Sunday, August 7, 2011

Notes on "A Statement on the Downgrade of U.S. Treasury Bonds"

Click here to read the speech itself.

This downgrade report is a gift to the President. It's a vindication of almost everything he's been saying and at the same time won't have a huge negative impact on the economy.

The first question in approaching the downgrade is whether or not to give Standard and Poor's their deserved criticism. After all, this rating is coming from the people who said subprime mortgage-backed CDO's were among the safest investments in the world. Their advice lags the market as a whole and serves little useful predictive purpose. There's also reason to believe they hold a grudge against the Obama administration for provisions in the Wall Street Reform Act.

I think people are going to be surprised how little difference this report makes. It won't surprise me if their parent company, McGraw-Hill, sees more downside to this on Monday than the Treasury does. So you could make a good case that this doesn't matter, but then you can't turn around and say that it proves you're right and the Republicans are wrong. Having to make a choice I would go on the attack, with a brief mention of having tried to stop the report to head off the attack you're enjoying this downgrade.

S&P's report has everything. It says there should be revenue increases in a budget fix. It says the uncertainty is a political issue brought on by the debt ceiling standoff, not a matter of the country's ability to afford its debt. It says the AAA rating will be restored if the Bush tax cuts expire and that the President was right to discuss entitlements. It just barely stops short of saying "this is the Tea Party's fault."

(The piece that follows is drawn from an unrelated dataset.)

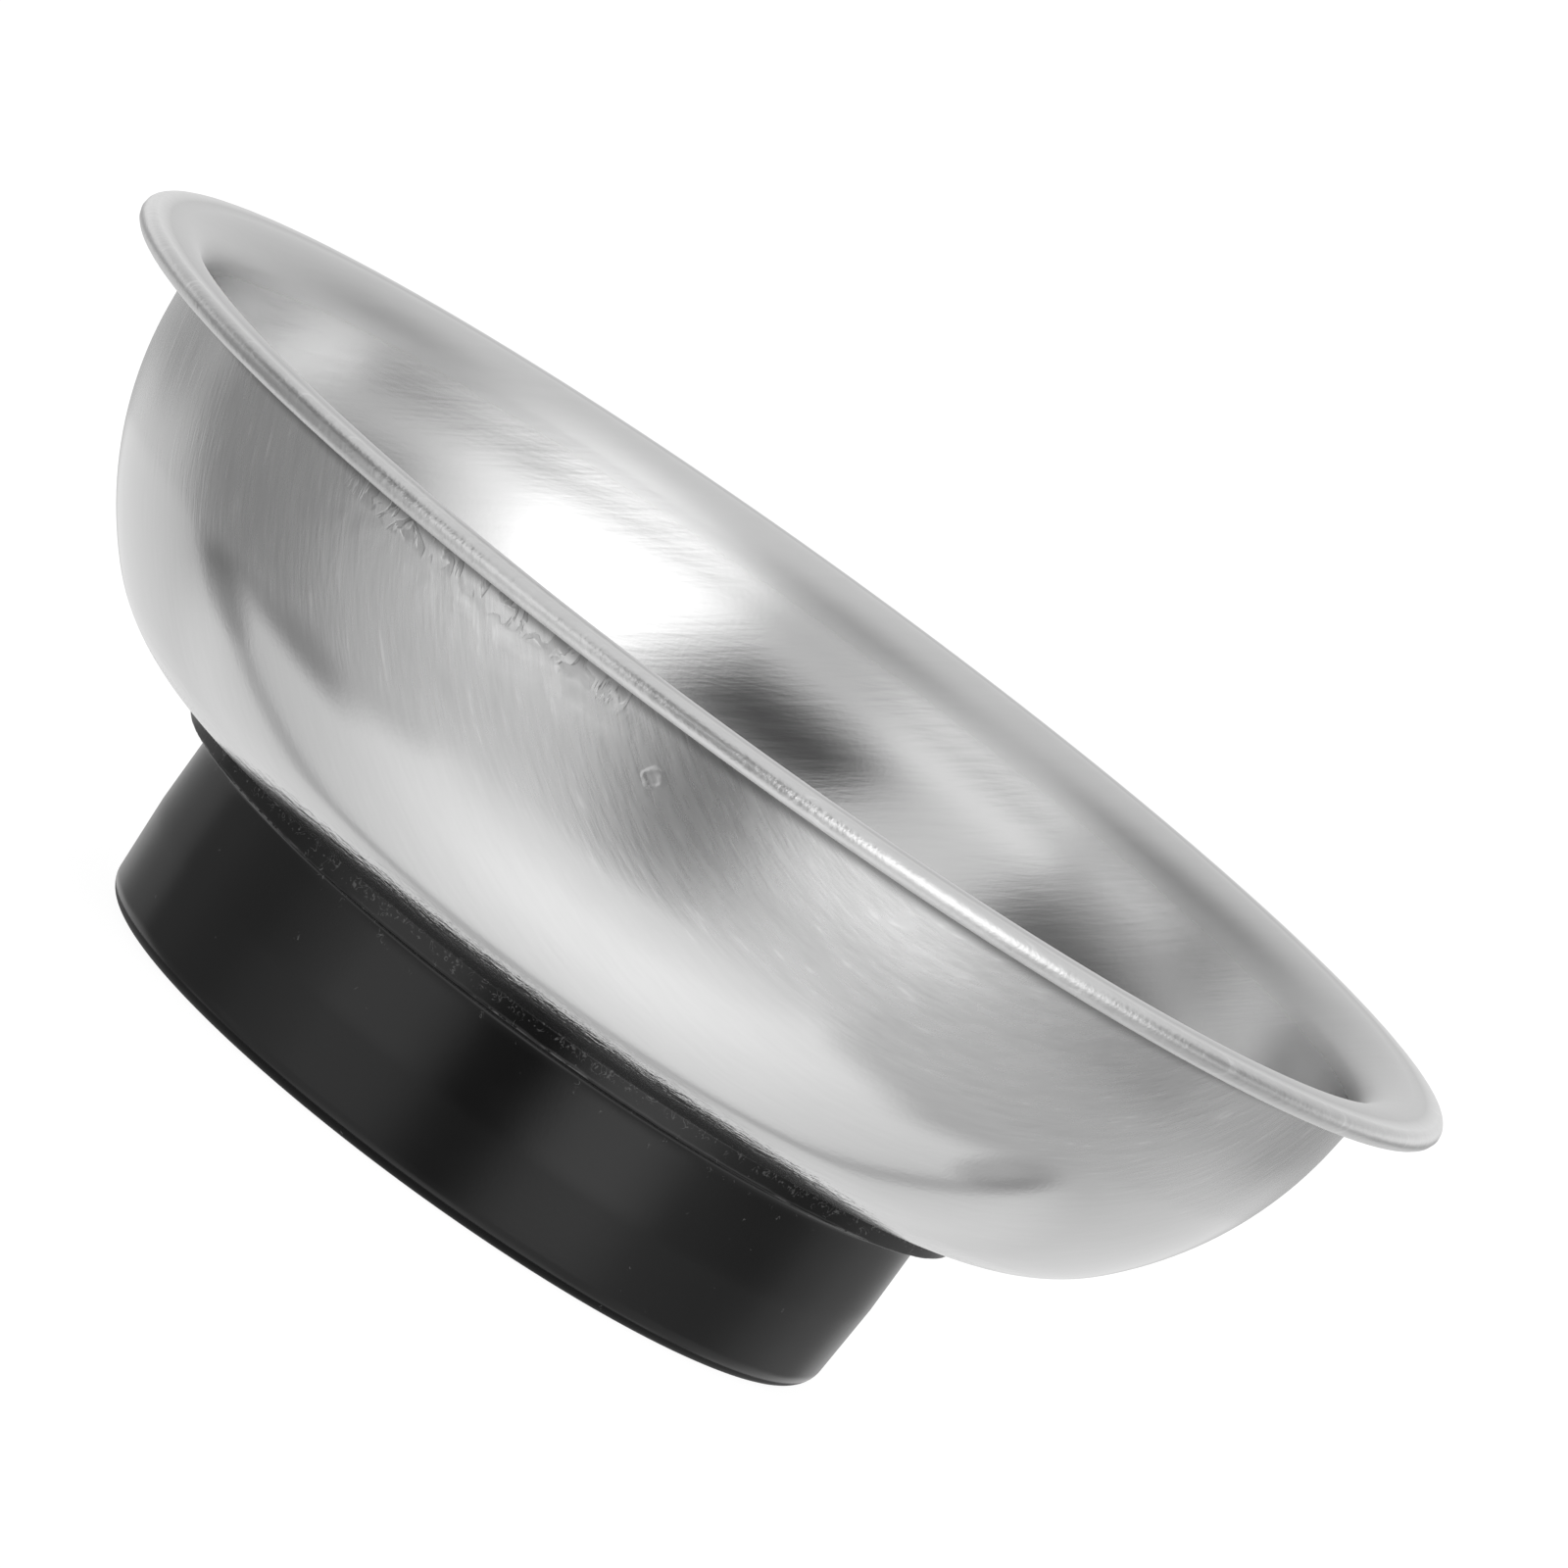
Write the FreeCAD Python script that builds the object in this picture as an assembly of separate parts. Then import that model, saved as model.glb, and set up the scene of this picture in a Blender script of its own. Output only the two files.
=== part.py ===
"""Magnetic parts dish: a pressed stainless bowl clamped on a rubber-covered ring magnet.

Millimetres, +Z up. The origin is on the table, under the centre of the dish. Every piece is
turned about the Z axis, apart from the hexagon of the nut and the cross in the screw's head.
"""
import FreeCAD, Part

import math
import os

V = FreeCAD.Vector

# Driving dimensions of the bowl
RIM_RADIUS = 54.0          # outside of the rolled edge
BOWL_HEIGHT = 25.3         # underside of the floor to the top of the flange
SHEET = 0.6                # sheet thickness
WALL_RADIUS = 49.0         # outside of the wall, level with the lower side of the rolled edge
WALL_DRAFT = 5.7           # degrees that the wall leans outwards
BELLY_RADIUS = 26.6        # outer radius of the curve below the wall
BELLY_Z = 37.4             # height of that curve's centre above the table
CORNER_RADIUS = 13.4       # outer radius of the tighter curve from the belly to the flat floor
FLANGE_FILLET = 2.2        # radius under the flange, where it meets the wall
HEM_HEIGHT = 1.6           # height of the rolled edge
HEM_LEG = 1.8              # length of the sheet turned back under the flange

# Driving dimensions of the base
BASE_HEIGHT = 15.0         # table to the underside of the bowl's floor
BASE_RADIUS = 29.7         # upper part of the cover's side
BASE_FOOT_RADIUS = 29.4    # cover's side at the table, before its corner is rounded
BASE_TAPER_HEIGHT = 6.9    # the side is straight above this height
BASE_CORNER = 1.6          # radius round the foot
LIP_RADIUS = 31.8          # edge of the lip that the flat floor of the bowl stands on
LIP_EDGE_HEIGHT = 13.4     # lower side of the lip at its edge
LIP_ROOT_FILLET = 0.4      # radius between the cover's side and the lip
COVER_BORE = 27.5          # inside radius of the cover
COVER_FLOOR = 2.5          # thickness of the rubber under the magnet
FOOT_RING_INNER = 21.0     # the cover touches the table outside this radius
FOOT_RECESS = 0.5          # height of the underside's middle above the table

# Driving dimensions of the pieces inside
MAGNET_BORE = 12.0
MAGNET_CHAMFER = 0.5
PLATE = 1.5                # thickness of the pole plate
HAT_RADIUS = 7.0           # inside of the pole plate's raised centre
HAT_HEIGHT = 8.2           # rise of the raised centre
HAT_OUTER_BEND = 2.0
PLATE_INNER_BEND = 0.2
GASKET = 1.0               # thickness of the fibre gasket
GASKET_INNER = 12.5
GASKET_OUTER = 24.8
BUSH_RADIUS = 5.5
BUSH_FLANGE_RADIUS = 8.0
BUSH_FLANGE = 1.0

# M5 fasteners
SCREW_RADIUS = 2.5
SCREW_LENGTH = 10.0
SCREW_HOLE = 2.75
HEAD_RADIUS = 5.0
HEAD_HEIGHT = 2.4
HEAD_EDGE = 0.5
SCREW_POINT = 0.4          # chamfer at the end of the screw
CROSS_WIDTH = 0.9
CROSS_SPAN = 5.0
CROSS_DEPTH = 1.5
WASHER_RADIUS = 5.0
WASHER = 1.0
NUT_FLATS = 8.0
NUT_HEIGHT = 4.0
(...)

I don't see much of a downside to going on the offensive with this, mainly because I wouldn't see the point of having a second term that looks like these past seven months. I think Obama should go all in; make this a referendum on the antics of the 112th Congress. If he can convince people that Congress is dragging down progress in this country he'll have a second term and if he can't what good is facing more of these hostage taking scenarios? It doesn't let him have the Presidency he wants and weakens the Democratic Party. Hell, if this country could survive it, I almost think it'd better if he lost and ran again in 2016 against four years of Bachmann-Cain (or whatever nonsense he faces this year) so he could have a definitive win rather than face four more years like this one.

In the meantime, maybe this downgrade will talk some sense into the GOP leadership. They still listen to what Wall Street wants. In a strange twist, Wall-Street's interests are more palatable than the desires of grassroots members in Congress. What an odd world we live in.